Populismus: Kein Vorbild
Orbáns Scheitern ist eine Warnung an die Populisten in Europa. Es macht Hoffnung, dass mit der Instrumentalisierung von Fremdenfeindlichkeit und dem scheinbaren Gegensatz zwischen eigener Nation und Europa dauerhaft nicht zu gewinnen ist. Adressat der Warnung ist etwa die nationalkonservative Regierung in Polen. Es sind aber auch die Populisten in Deutschland, auch und vor allem an jede im demokratischen Spektrum, die ihre Rhetorik zunehmend nach rechts verschieben, wie die CSU.

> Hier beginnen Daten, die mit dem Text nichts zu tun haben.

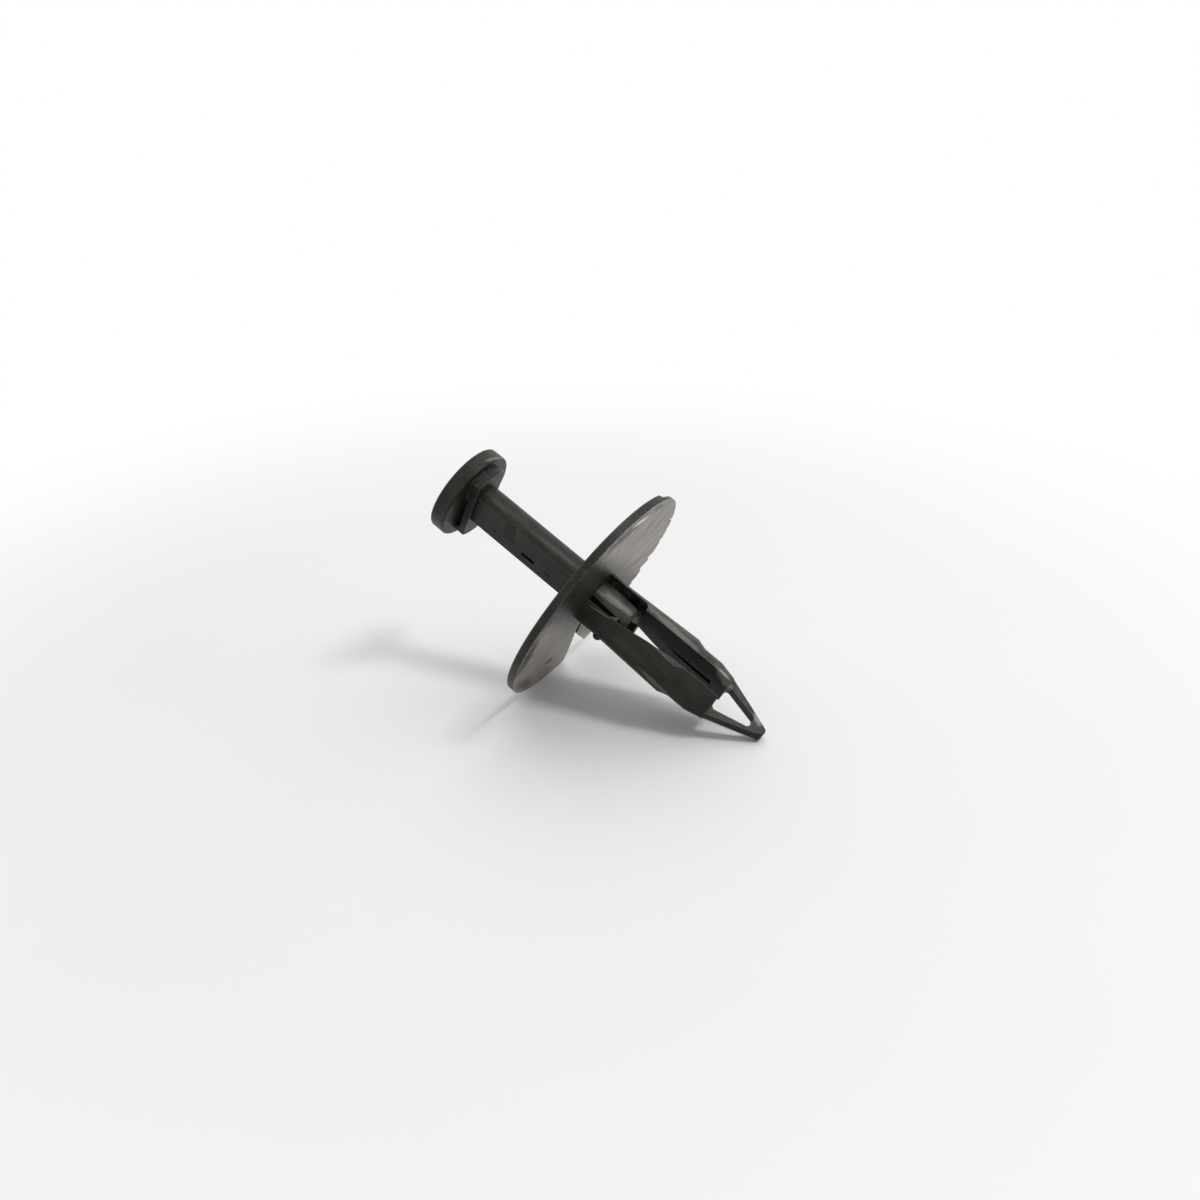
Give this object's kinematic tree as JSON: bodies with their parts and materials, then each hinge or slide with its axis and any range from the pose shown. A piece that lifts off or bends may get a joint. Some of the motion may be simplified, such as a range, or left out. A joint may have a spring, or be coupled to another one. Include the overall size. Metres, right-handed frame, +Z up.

Für die EU kann der Ausgang des Referendums ein Erfolg sein, wenn die Anhänger eines einigen Europas, das auf gemeinsamen Werten basiert, sich selbstbewusst und vernehmlich zu Wort melden. Demokratie und Toleranz gehören zu den zentralen europäischen Werten, Intoleranz und ein autoritärer Regierungsstil dagegen nicht. Europa sucht in der Krise seine Gemeinsamkeiten. Die gemeinsamen Werte sollten dazu gehören.
Viktor Orbán wird dennoch innerhalb der EU mit dem Referendum argumentieren. Er wird es als Sieg darstellen, wird die geringe Beteiligung ausblenden und es auf die Aussage reduzieren, „die große Mehrheit der Ungarn will keine festen Quoten für Flüchtlinge“. Europa sollte sich darauf nicht einlassen, sondern muss dem entschieden entgegentreten: Es handelt sich um eine politische Niederlage für Orbán. Die Behauptung, dass die Mehrheit der Ungarn hinter seiner Flüchtlingspolitik steht, kann er nun nicht mehr erheben.